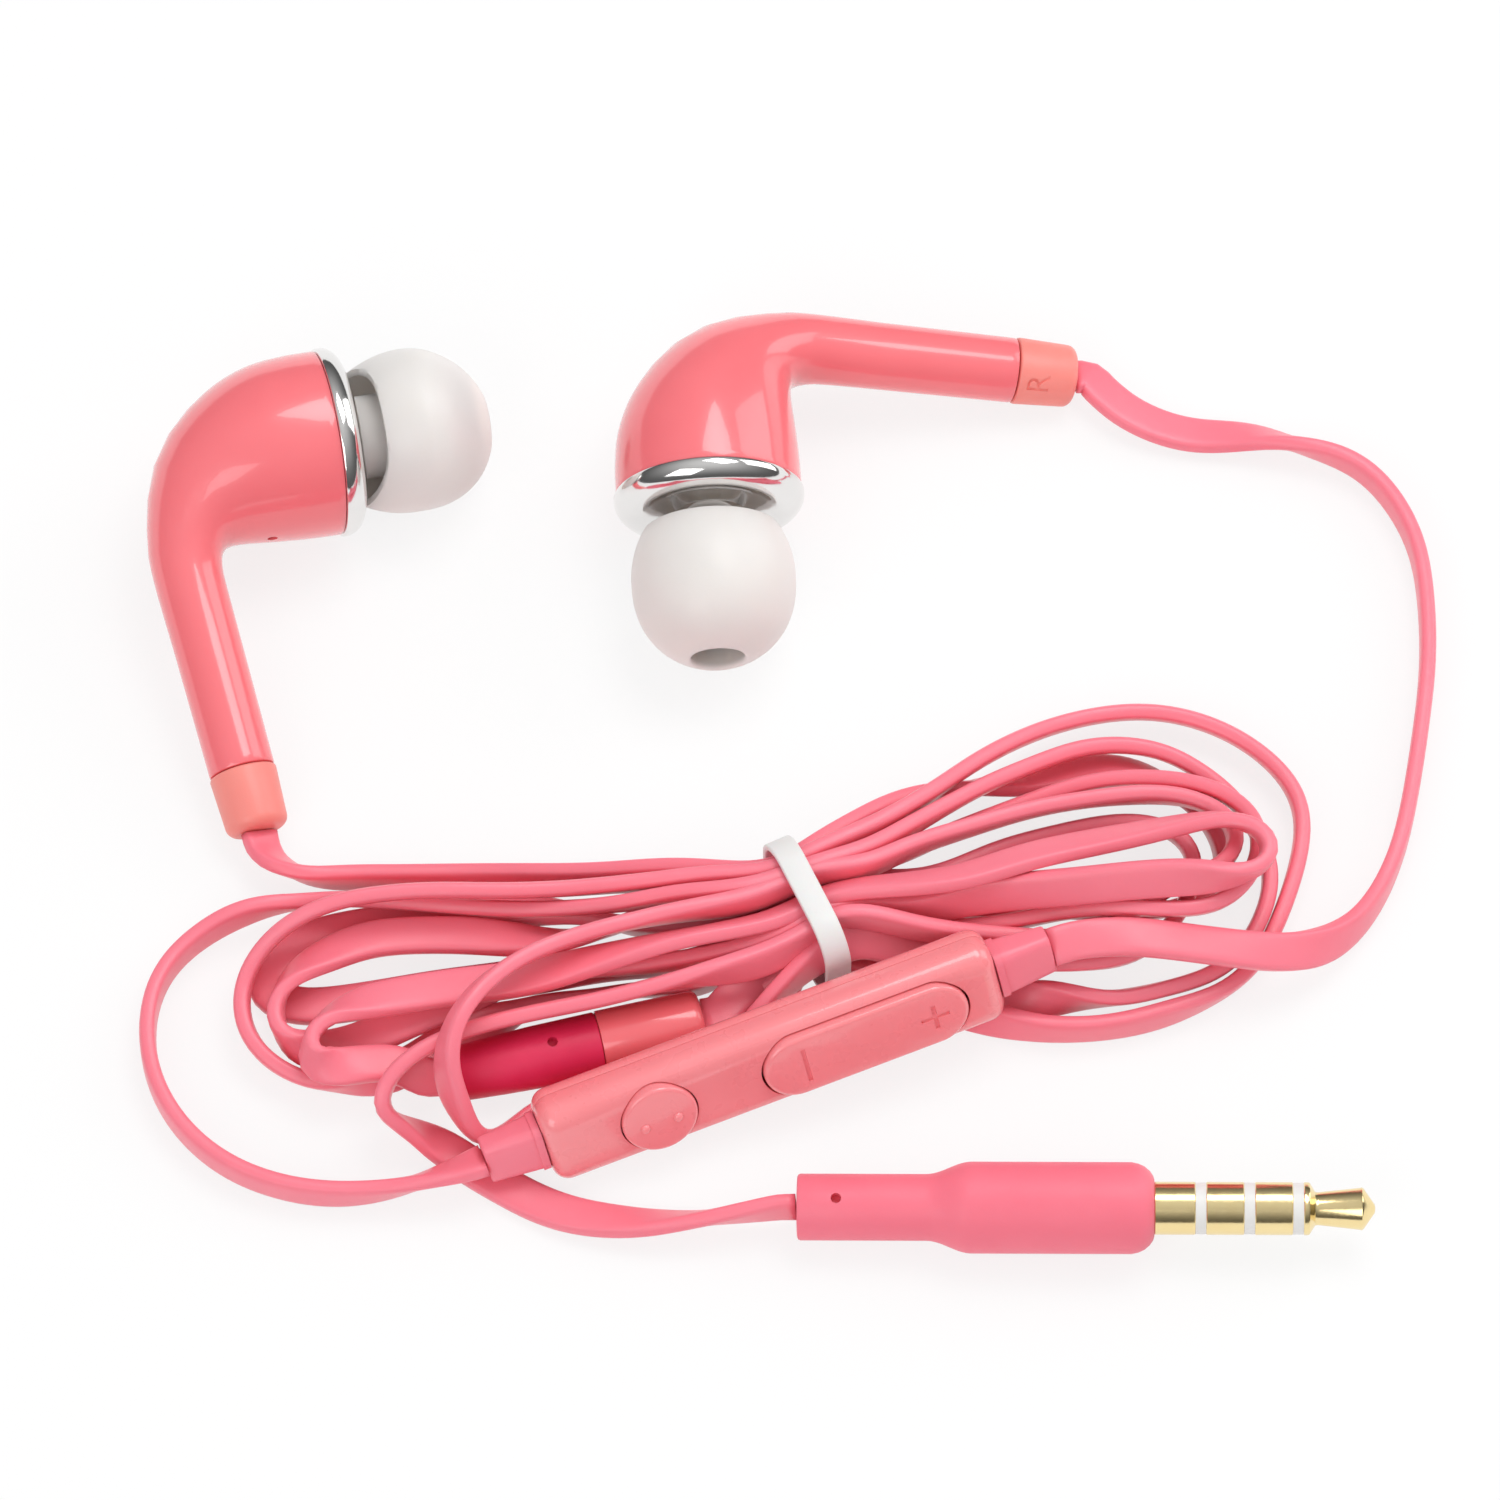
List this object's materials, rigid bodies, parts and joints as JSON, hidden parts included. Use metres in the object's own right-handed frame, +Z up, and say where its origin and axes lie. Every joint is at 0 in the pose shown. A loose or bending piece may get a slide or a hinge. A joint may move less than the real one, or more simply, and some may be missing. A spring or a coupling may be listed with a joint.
{
  "type": "wired earphones",
  "caption": "In-ear earphones with bent stems, silicone tips, a flat cable folded into a tied hank, an inline remote, a splitter and a four-pole jack plug.",
  "frame": {"origin": "on the table, under the middle of the outer limits of the two earpieces", "axes": "+Z up from the table; +Y away from the viewer, from the plug towards the earpieces; +X to the right, from the left earpiece to the right one"},
  "size_m": [0.0877, 0.0689, 0.0131],
  "materials": {
    "coral_plastic": "high gloss",
    "salmon_plastic": "satin",
    "bright_cover": "polished",
    "steel_mesh": "woven",
    "silicone": "milky, satin",
    "dark_plastic": "matt",
    "driver_steel": "plated",
    "magnet": "nickel plated",
    "diaphragm_film": "thin clear amber film",
    "circuit_board": "solder resist",
    "switch_metal": "plated",
    "switch_dome": "plated",
    "black_rubber": "matt",
    "cable_skin": "satin",
    "crimson_relief": "satin",
    "gold_contact": "gold plated",
    "white_insulator": "satin",
    "white_tie": "satin"
  },
  "bodies": {
    "set": {"left_housing": "coral_plastic", "left_stem_boot": "salmon_plastic", "left_front_cover": "bright_cover", "left_nozzle_mesh": "steel_mesh", "left_driver_basket": "dark_plastic", "left_driver_yoke": "driver_steel", "left_driver_magnet": "magnet", "left_driver_plate": "driver_steel", "left_driver_board": "circuit_board", "right_housing": "coral_plastic", "right_stem_boot": "salmon_plastic", "right_front_cover": "bright_cover", "right_nozzle_mesh": "steel_mesh", "right_driver_basket": "dark_plastic", "right_driver_yoke": "driver_steel", "right_driver_magnet": "magnet", "right_driver_plate": "driver_steel", "right_driver_board": "circuit_board", "remote_cover": "coral_plastic", "remote_base": "coral_plastic", "remote_board": "circuit_board", "switch_bodies": "switch_metal", "switch_domes": "switch_dome", "microphone": "switch_metal", "microphone_gasket": "black_rubber", "remote_left_sleeve": "cable_skin", "remote_right_sleeve": "cable_skin", "splitter_shell": "salmon_plastic", "splitter_relief": "crimson_relief", "plug_handle": "cable_skin", "plug_sleeve_contact": "gold_contact", "plug_ring_two": "gold_contact", "plug_ring_one": "gold_contact", "plug_tip_contact": "gold_contact", "plug_insulators": "white_insulator", "cable_tie": "white_tie", "left_lead": "cable_skin", "right_lead": "cable_skin", "remote_lead": "cable_skin", "main_lead": "cable_skin", "cable_hank": "cable_skin"},
    "left_tip": {"left_ear_tip": "silicone"},
    "right_tip": {"right_ear_tip": "silicone"},
    "left_cone": {"left_diaphragm": "diaphragm_film"},
    "right_cone": {"right_diaphragm": "diaphragm_film"},
    "play_key": {"play_button": "coral_plastic"},
    "volume_key": {"volume_rocker": "coral_plastic"}
  },
  "joints": [
    {"name": "left_tip_pull", "type": "slide", "parent": "set", "child": "left_tip", "axis": [0.9691, 0.2273, -0.0958], "range_m": [0, 0.005]},
    {"name": "right_tip_pull", "type": "slide", "parent": "set", "child": "right_tip", "axis": [0.0521, -0.994, -0.0958], "range_m": [0, 0.005]},
    {"name": "left_diaphragm_stroke", "type": "slide", "parent": "set", "child": "left_cone", "axis": [0.9691, 0.2273, -0.0958], "range_m": [-0.00015, 0.00015], "stiffness_N_per_m": 60},
    {"name": "right_diaphragm_stroke", "type": "slide", "parent": "set", "child": "right_cone", "axis": [0.0521, -0.994, -0.0958], "range_m": [-0.00015, 0.00015], "stiffness_N_per_m": 60},
    {"name": "play_press", "type": "slide", "parent": "set", "child": "play_key", "axis": [-0.2856, 0.8608, -0.4213], "range_m": [0, 0.00025], "stiffness_N_per_m": 600},
    {"name": "volume_rock", "type": "hinge", "parent": "set", "child": "volume_key", "pos_m": [0.01655, -0.03492, 0.00566], "axis": [-0.2161, 0.3704, 0.9034], "range_deg": [-2.5, 2.5], "stiffness_Nm_per_rad": 0.02}
  ]
}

> **What the task requires**:
Copy out each line exactly.

> **Complete answer**:
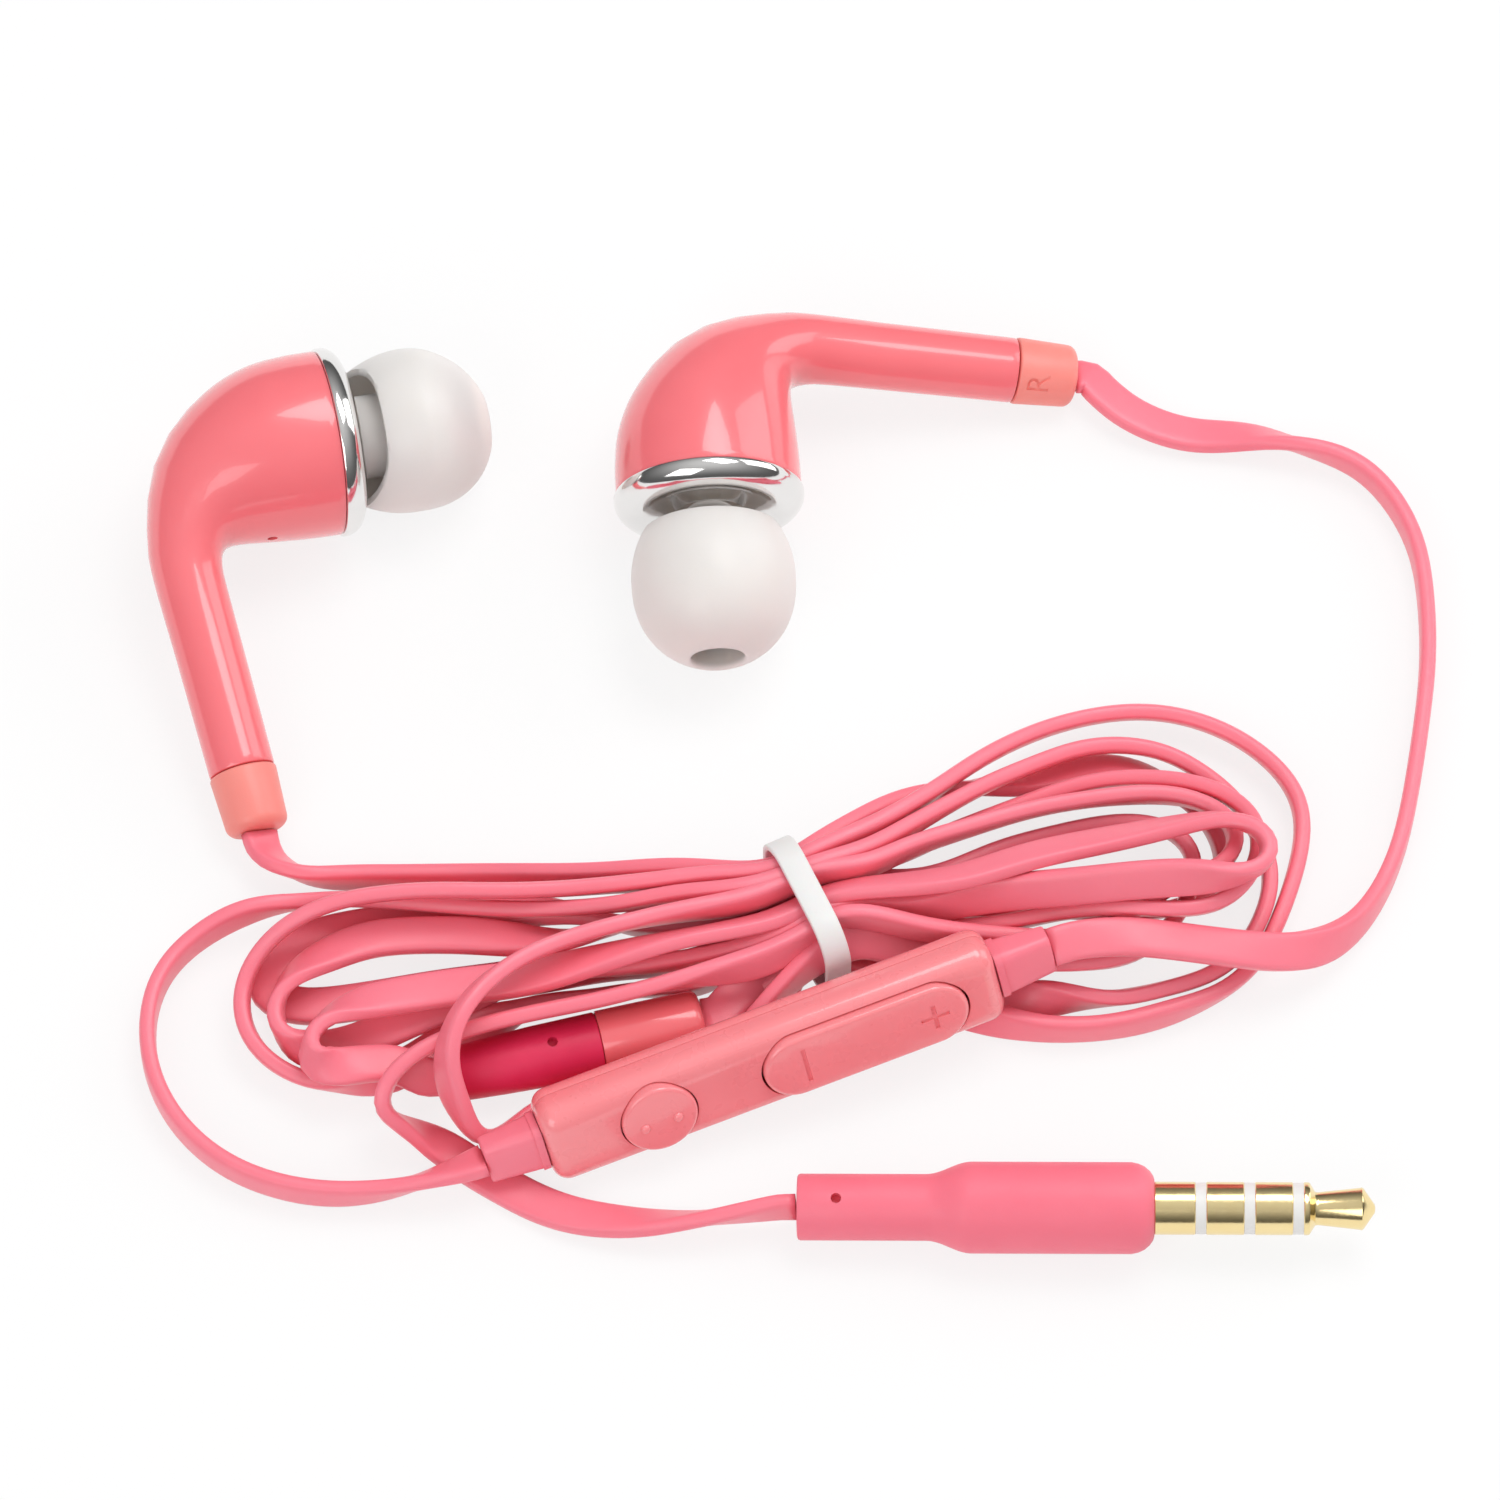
List this object's materials, rigid bodies, parts and joints as JSON, hidden parts included. Use metres in the object's own right-handed frame, +Z up, and say where its origin and axes lie. Every joint is at 0 in the pose shown. A loose or bending piece may get a slide or a hinge. A joint may move less than the real one, or more simply, and some may be missing. A spring or a coupling may be listed with a joint.
{
  "type": "wired earphones",
  "caption": "In-ear earphones with bent stems, silicone tips, a flat cable folded into a tied hank, an inline remote, a splitter and a four-pole jack plug.",
  "frame": {"origin": "on the table, under the middle of the outer limits of the two earpieces", "axes": "+Z up from the table; +Y away from the viewer, from the plug towards the earpieces; +X to the right, from the left earpiece to the right one"},
  "size_m": [0.0877, 0.0689, 0.0131],
  "materials": {
    "coral_plastic": "high gloss",
    "salmon_plastic": "satin",
    "bright_cover": "polished",
    "steel_mesh": "woven",
    "silicone": "milky, satin",
    "dark_plastic": "matt",
    "driver_steel": "plated",
    "magnet": "nickel plated",
    "diaphragm_film": "thin clear amber film",
    "circuit_board": "solder resist",
    "switch_metal": "plated",
    "switch_dome": "plated",
    "black_rubber": "matt",
    "cable_skin": "satin",
    "crimson_relief": "satin",
    "gold_contact": "gold plated",
    "white_insulator": "satin",
    "white_tie": "satin"
  },
  "bodies": {
    "set": {"left_housing": "coral_plastic", "left_stem_boot": "salmon_plastic", "left_front_cover": "bright_cover", "left_nozzle_mesh": "steel_mesh", "left_driver_basket": "dark_plastic", "left_driver_yoke": "driver_steel", "left_driver_magnet": "magnet", "left_driver_plate": "driver_steel", "left_driver_board": "circuit_board", "right_housing": "coral_plastic", "right_stem_boot": "salmon_plastic", "right_front_cover": "bright_cover", "right_nozzle_mesh": "steel_mesh", "right_driver_basket": "dark_plastic", "right_driver_yoke": "driver_steel", "right_driver_magnet": "magnet", "right_driver_plate": "driver_steel", "right_driver_board": "circuit_board", "remote_cover": "coral_plastic", "remote_base": "coral_plastic", "remote_board": "circuit_board", "switch_bodies": "switch_metal", "switch_domes": "switch_dome", "microphone": "switch_metal", "microphone_gasket": "black_rubber", "remote_left_sleeve": "cable_skin", "remote_right_sleeve": "cable_skin", "splitter_shell": "salmon_plastic", "splitter_relief": "crimson_relief", "plug_handle": "cable_skin", "plug_sleeve_contact": "gold_contact", "plug_ring_two": "gold_contact", "plug_ring_one": "gold_contact", "plug_tip_contact": "gold_contact", "plug_insulators": "white_insulator", "cable_tie": "white_tie", "left_lead": "cable_skin", "right_lead": "cable_skin", "remote_lead": "cable_skin", "main_lead": "cable_skin", "cable_hank": "cable_skin"},
    "left_tip": {"left_ear_tip": "silicone"},
    "right_tip": {"right_ear_tip": "silicone"},
    "left_cone": {"left_diaphragm": "diaphragm_film"},
    "right_cone": {"right_diaphragm": "diaphragm_film"},
    "play_key": {"play_button": "coral_plastic"},
    "volume_key": {"volume_rocker": "coral_plastic"}
  },
  "joints": [
    {"name": "left_tip_pull", "type": "slide", "parent": "set", "child": "left_tip", "axis": [0.9691, 0.2273, -0.0958], "range_m": [0, 0.005]},
    {"name": "right_tip_pull", "type": "slide", "parent": "set", "child": "right_tip", "axis": [0.0521, -0.994, -0.0958], "range_m": [0, 0.005]},
    {"name": "left_diaphragm_stroke", "type": "slide", "parent": "set", "child": "left_cone", "axis": [0.9691, 0.2273, -0.0958], "range_m": [-0.00015, 0.00015], "stiffness_N_per_m": 60},
    {"name": "right_diaphragm_stroke", "type": "slide", "parent": "set", "child": "right_cone", "axis": [0.0521, -0.994, -0.0958], "range_m": [-0.00015, 0.00015], "stiffness_N_per_m": 60},
    {"name": "play_press", "type": "slide", "parent": "set", "child": "play_key", "axis": [-0.2856, 0.8608, -0.4213], "range_m": [0, 0.00025], "stiffness_N_per_m": 600},
    {"name": "volume_rock", "type": "hinge", "parent": "set", "child": "volume_key", "pos_m": [0.01655, -0.03492, 0.00566], "axis": [-0.2161, 0.3704, 0.9034], "range_deg": [-2.5, 2.5], "stiffness_Nm_per_rad": 0.02}
  ]
}